Environments were not equally endowed with resources and naming brought out that idea. Inkangala depicts desert conditions characterised by marginality. Water, the epitome and substance of life, is scarce. Trees, grass and other forms of life are equally scarce. The environment’s capacity to sustain life is constrained and inhibited. As a result, human habitation is either limited or totally absent where there is, to all intents and purposes, no scope for the sustenance of human life and life of other species.
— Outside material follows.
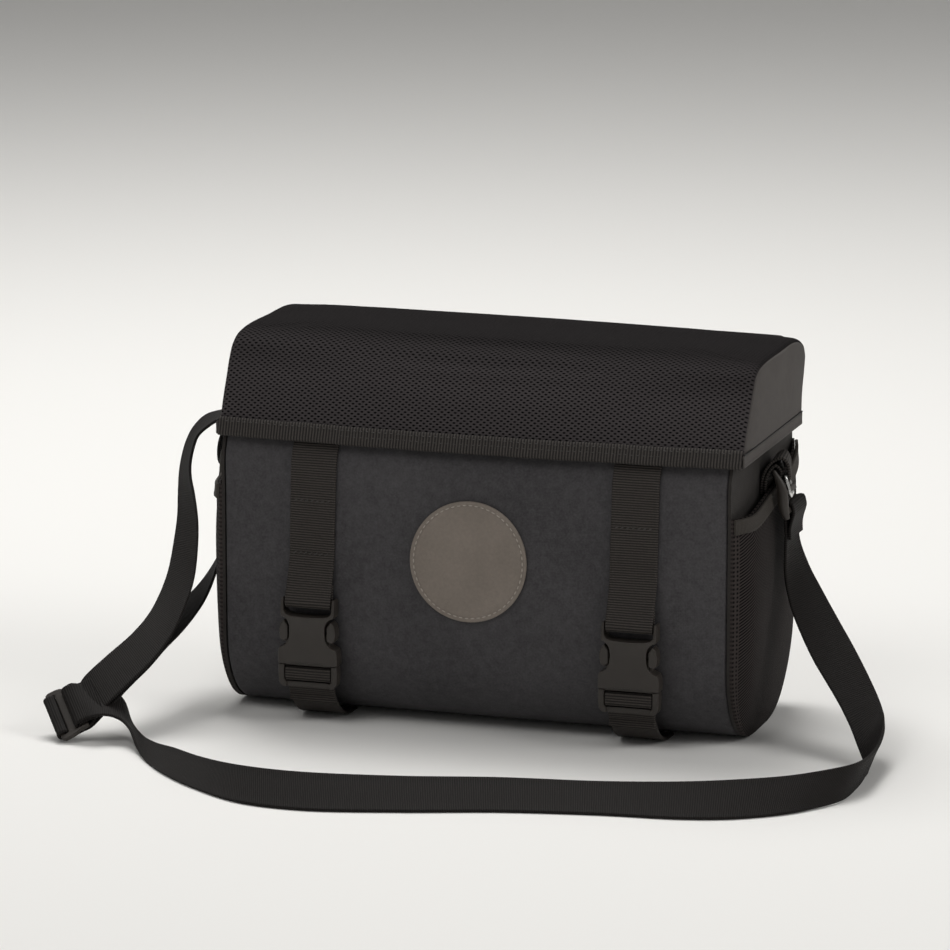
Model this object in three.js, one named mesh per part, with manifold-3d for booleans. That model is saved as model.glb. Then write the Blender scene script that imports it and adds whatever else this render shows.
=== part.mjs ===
// A bicycle handlebar bag with a padded mesh lid, two buckled straps, side pockets and a shoulder strap.
// Sizes in millimetres. X runs across the bag, Y from its front to its back, Z up from its underside.
import * as THREE from 'three';
import { mergeVertices } from 'three/addons/utils/BufferGeometryUtils.js';
import Module from 'manifold-3d';

const wasm = await Module();
wasm.setup();

const CLEAR = 0.3; // gap between pieces that touch on the real bag

// Body
const BODY_HALF = 136; // half the width of the wrap, from seam to seam
const BODY_DEPTH = 122;
const BODY_HEIGHT = 156; // at the front rim
const BACK_RIM = BODY_HEIGHT - 6.6; // height of the back rim, where the lid is hinged
const BODY_WALL = 2;
const FRONT_RADIUS = 43; // from the front into the underside
const REAR_RADIUS = 48; // from the underside into the back
const FRONT_SWELL = 8; // how far the middle of the front stands out
const PANEL_WALL = 1.6;
const PANEL_SWELL = 2;

// Lid
const LID_HALF = 142;
const LID_SHIFT = 1.5; // the lid sits a little to the right of the body
const LID_DEPTH = 121.8;
const LID_FRONT = -60.8;
const LID_HEIGHT = 48.6; // from its hem to its top
const LID_WALL = 3;
const LID_SWELL = 2.3;
const LID_PUSH = 3; // how far the lid's left end stands out past its right end
const CAP_WALL = 2;
const BINDING_HEIGHT = 9.5;
const BINDING_WALL = 1.2;
const PIPING_RADIUS = 1.2;

// Side pockets
const POCKET_BULGE = 9;
const POCKET_WALL = 1.2;
const BAND_HEIGHT = 8;
const BAND_WALL = 1.6;

// Webbing
const WEB_WIDTH = 25;
const WEB_THICK = 1.5;
const STRAP_X = 87; // from the middle of the two front straps out to the middle of each
const STRAP_SHIFT = 1.3; // the straps sit a little to the right
const STRAP_HEM = BODY_HEIGHT - 1; // height where a front strap passes under the lid's hem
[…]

Igusu refers to a thickly wooded environment such as one found in Nkayi and Lupane, “Emaguswini amnyama.” The name carries certain environmental perceptions. The Ndebele were, after defeat by the British colonists, pushed to the dark forests which did not represent their idea of a habitable and friendly environment. The dark forests, “Komnyam’ ubambile,” were the lair of lions and other carnivorous animals that preyed on livestock. The plant called umkhawuzane, when ingested by cattle, proved fatal. It was no wonder therefore, that political influences crept into the areas where, as brought out in last week’s story of John Maluzo Ndlovu, the area turned into a ripe forum for political agitation where the likes of Ronald Isaac Mswelaboya Sibanda, Welshman Hadane Mabhena and Lakatshona Ndebele, inter alia, became leading nationalists who stood head and shoulder against oppression and repression of Africans.